The modern spam filter traces its lineage to a 2002 essay by Paul Graham, a programmer and essayist, titled "A Plan for Spam." Graham proposed using Bayesian statistical methods -- specifically, a naive Bayes classifier -- to distinguish spam from legitimate email. The idea was simple but powerful.

How It Works

The filter begins by analyzing a corpus of pre-labeled emails -- thousands of messages that humans have already sorted into "spam" and "ham" (legitimate email). For each word that appears in the corpus, the filter calculates two probabilities: the probability of seeing that word in a spam email, and the probability of seeing it in a ham email.

Some words are strongly associated with spam: "Viagra," "winner," "click here," "unsubscribe," "free money." Others are strongly associated with ham: the names of your colleagues, project-specific terminology, words related to your industry. Most words are neutral, appearing with roughly equal frequency in both categories.

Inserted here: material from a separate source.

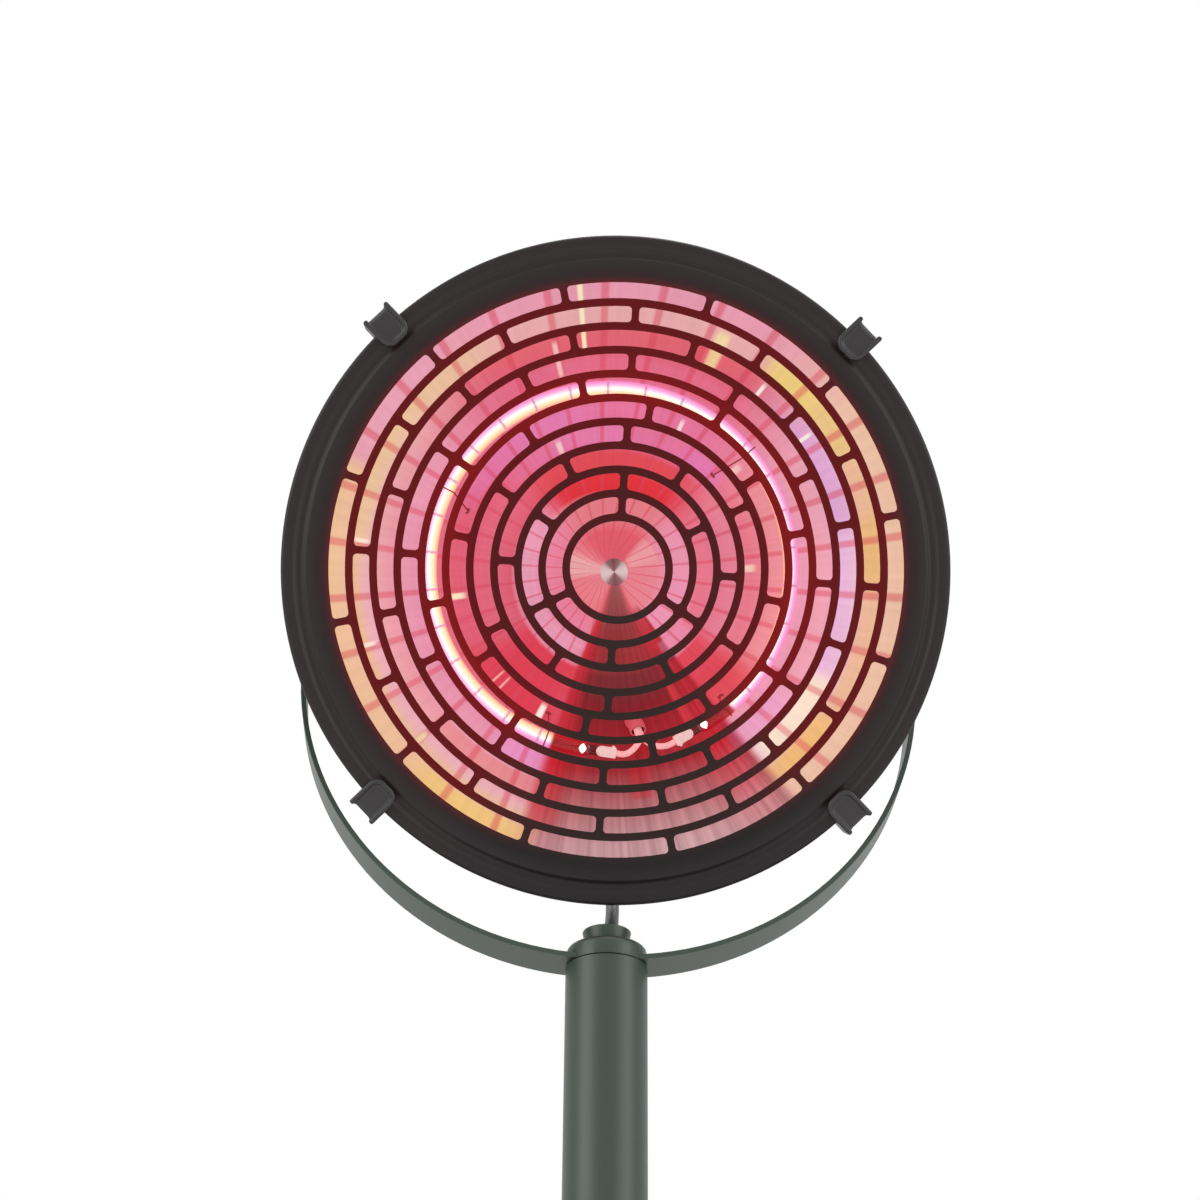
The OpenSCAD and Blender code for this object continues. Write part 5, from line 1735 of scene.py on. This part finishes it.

When a new email arrives, the filter examines its words and calculates a combined probability score. If the email contains many spam-associated words and few ham-associated words, the posterior probability of spam is high. If it contains your boss's name, references to your current project, and no suspicious links, the posterior probability is low. The filter compares this score to a detection threshold and classifies the email accordingly.

The Training Problem

The elegance of Bayesian spam filtering lies in its ability to learn. As the filter processes more emails and receives corrections from the user (marking false positives as "not spam" and false negatives as "this is spam"), it updates its word-probability tables. Words that the user flags as incorrectly classified shift their probabilities. The filter improves over time -- its internal model of what spam looks like becomes more accurate.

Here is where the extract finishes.